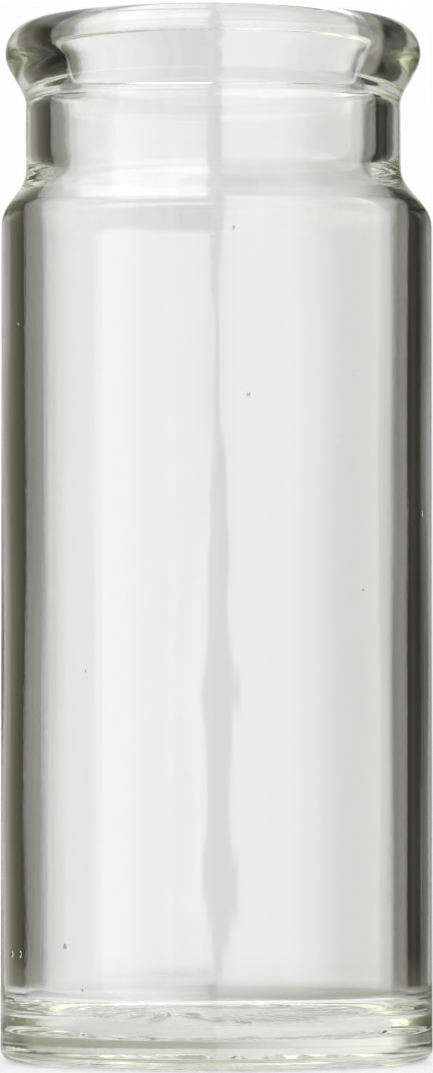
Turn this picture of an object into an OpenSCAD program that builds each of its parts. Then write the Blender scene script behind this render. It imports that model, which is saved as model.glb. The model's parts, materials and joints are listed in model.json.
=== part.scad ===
// Clear glass sample vial with an open mouth, a flared lip and a thick base.
// Origin: centre of the ring it stands on. +Z runs up through the mouth.

/* [Body] */
// Outside diameter of the straight body
body_d = 25; // [24.4:0.1:27]
// Height from the standing ring to the top of the lip
total_h = 60.3; // [45:0.1:90]
// Thickness of the body wall
body_wall = 1.4; // [1.2:0.05:1.8]

/* [Shoulder] */
// Distance from the top of the lip down to the start of the shoulder
shoulder_drop = 12; // [11.5:0.1:16]
// Slope of the shoulder, measured from upright
shoulder_angle = 38; // [34:1:44]
// Radius of the shoulder's outward bend, on the outside of the glass
shoulder_round = 2.15; // [2:0.05:2.4]
// Radius of the shoulder's inward bend, on the outside of the glass
shoulder_cove = 2.15; // [1.6:0.05:2.3]
// How far the shoulder starts higher on the inside, where the glass is thinner
inner_rise = 0.4; // [0:0.05:0.6]
// Radius of the shoulder's bend at the body wall, on the inside of the glass
inner_round = 0.75; // [0.5:0.05:1.2]

/* [Neck and lip] */
// Outside diameter of the straight neck
neck_d = 21.8; // [20:0.1:21.8]
// Thickness of the neck wall
neck_wall = 1.5; // [1.4:0.05:1.7]
// Outside diameter of the lip at its widest
lip_d = 24.2; // [23.8:0.1:25]
// Radius of the lip's rounded outer edge
lip_round = 1.85; // [1.6:0.05:2]
// Slope of the flare under the lip, measured from upright
flare_angle = 29; // [24:1:34]
// Radius of the bend where the flare leaves the neck
flare_cove = 2; // [1:0.1:2.2]

/* [Base] */
// Thickness of the base, from the standing ring up to the floor inside
base_t = 1.6; // [1.1:0.05:2.5]
// Radius of the inside corner between the floor and the wall
floor_round = 2.5; // [1.5:0.05:3.2]
// Radius of the heel, the outer bottom edge
heel_round = 0.75; // [0.4:0.05:1]
// Diameter of the shallow hollow under the base
dish_d = 19; // [16:0.1:21]
// Depth of the shallow hollow under the base
dish_depth = 0.3; // [0.1:0.05:0.5]

/* [Hidden] */
$fn = 128;

body_r = body_d / 2;
neck_r = neck_d / 2;
lip_r = lip_d / 2;
cavity_r = body_r - body_wall;
bore_r = neck_r - neck_wall;
shoulder_z = total_h - shoulder_drop;

// The lip's crest is the ring where its outer and inner roundings meet.
crest_r = lip_r - lip_round;
crest_round = crest_r - bore_r;

// The bend into the neck keeps one wall's thickness.
inner_cove = shoulder_cove + neck_wall;
inner_shoulder_z = shoulder_z + inner_rise;

// The hollow under the base is a cap of a large sphere.
dish_r = dish_d / 2;
dish_sphere = (dish_r * dish_r + dish_depth * dish_depth) / (2 * dish_depth);

function dir(a) = [cos(a), sin(a)];

// Length of the straight slope between the two bends of a step from radius wide to radius narrow.
function slope_length(wide, narrow, bend, cove, a) =
    (wide - narrow - (bend + cove) * (1 - cos(a))) / sin(a);

// Centre of the outward bend, the two ends of the slope, centre of the inward bend and its far end.
// The step starts at height 0 and rises.
function step_points(wide, narrow, bend, cove, a) =
    let (
        c1 = [wide - bend, 0],
        p1 = c1 + bend * dir(a),
        p2 = p1 + slope_length(wide, narrow, bend, cove, a) * dir(a + 90),
        c2 = p2 + cove * dir(a)
    )
    [c1, p1, p2, c2, c2 - [cove, 0]];

// Half outline of a step from radius wide up to radius narrow, with an outward and an inward bend.
module step_outline(wide, narrow, bend, cove, a) {
    p = step_points(wide, narrow, bend, cove, a);
    difference() {
        polygon([[0, 0], p[0], p[1], p[2], p[3], p[4], [0, p[4][1]]]);
        translate(p[3]) circle(cove);
    }
    translate(p[0]) circle(bend);
}

// Half outline of a straight length with a rounded bottom corner.
module foot_outline(r, corner, h) {
    square([r - corner, h]);
    translate([0, corner]) square([r, h - corner]);
    translate([r - corner, corner]) circle(corner);
}

// Half outline of the outside of the glass, as if it were solid.
module outside_outline() {
    foot_outline(body_r, heel_round, shoulder_z);
    translate([0, shoulder_z])
        step_outline(body_r, neck_r, shoulder_round, shoulder_cove, shoulder_angle);
    square([neck_r, total_h - lip_round]);
    translate([0, total_h - lip_round])
        mirror([0, 1]) step_outline(lip_r, neck_r, lip_round, flare_cove, flare_angle);
    square([crest_r, total_h]);
}

// Half outline of the space inside, with the mouth running out through the top.
module cavity_outline() {
    translate([0, base_t]) foot_outline(cavity_r, floor_round, inner_shoulder_z - base_t);
    translate([0, inner_shoulder_z])
        step_outline(cavity_r, bore_r, inner_round, inner_cove, shoulder_angle);
    translate([0, base_t + floor_round]) square([bore_r, total_h]);
    translate([0, total_h - crest_round])
        difference() {
            square([crest_r, 2 * crest_round]);
            translate([crest_r, 0]) circle(crest_round);
        }
}

module glass_body() {
    color([0.86, 0.9, 0.87, 0.45])
        rotate_extrude()
            difference() {
                outside_outline();
                cavity_outline();
                translate([0, dish_depth - dish_sphere]) circle(dish_sphere, $fn = 360);
            }
}

glass_body();
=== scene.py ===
import json
import math
import random

import bpy
import numpy as np
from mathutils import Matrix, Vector, noise


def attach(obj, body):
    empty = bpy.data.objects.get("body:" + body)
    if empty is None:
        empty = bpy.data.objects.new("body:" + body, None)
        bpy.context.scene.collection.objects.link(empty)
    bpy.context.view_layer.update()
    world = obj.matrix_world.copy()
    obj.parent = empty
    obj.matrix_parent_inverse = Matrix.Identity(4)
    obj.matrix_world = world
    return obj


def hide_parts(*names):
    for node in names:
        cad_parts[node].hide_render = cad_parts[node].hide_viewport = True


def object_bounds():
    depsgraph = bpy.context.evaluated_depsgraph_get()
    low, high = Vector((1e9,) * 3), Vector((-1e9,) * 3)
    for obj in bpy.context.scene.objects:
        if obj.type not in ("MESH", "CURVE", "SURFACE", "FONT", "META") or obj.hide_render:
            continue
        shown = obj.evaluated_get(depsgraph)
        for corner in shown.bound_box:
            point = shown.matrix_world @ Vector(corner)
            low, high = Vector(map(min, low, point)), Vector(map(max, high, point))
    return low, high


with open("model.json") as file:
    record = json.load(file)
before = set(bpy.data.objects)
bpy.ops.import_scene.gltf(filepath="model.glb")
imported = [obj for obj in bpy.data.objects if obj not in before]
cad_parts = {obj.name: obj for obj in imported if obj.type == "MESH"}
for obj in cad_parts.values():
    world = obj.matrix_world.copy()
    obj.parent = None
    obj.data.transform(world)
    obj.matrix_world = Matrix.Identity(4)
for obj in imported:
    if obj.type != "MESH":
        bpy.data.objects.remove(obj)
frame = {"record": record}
cadLow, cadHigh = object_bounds()
mm = 0.001
mounts = {m["name"]: m for m in frame["record"]["mounts"]}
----
■ **Problem details**
Each line from the start of the listing above through the line containing "through the mouth." should be copied exactly, please, with no other lines added.

■ **Complete output**
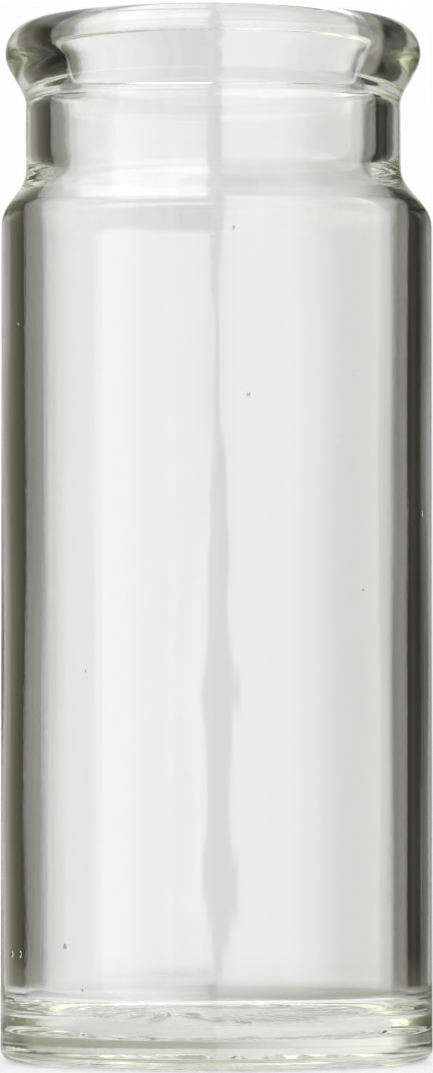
Turn this picture of an object into an OpenSCAD program that builds each of its parts. Then write the Blender scene script behind this render. It imports that model, which is saved as model.glb. The model's parts, materials and joints are listed in model.json.
=== part.scad ===
// Clear glass sample vial with an open mouth, a flared lip and a thick base.
// Origin: centre of the ring it stands on. +Z runs up through the mouth.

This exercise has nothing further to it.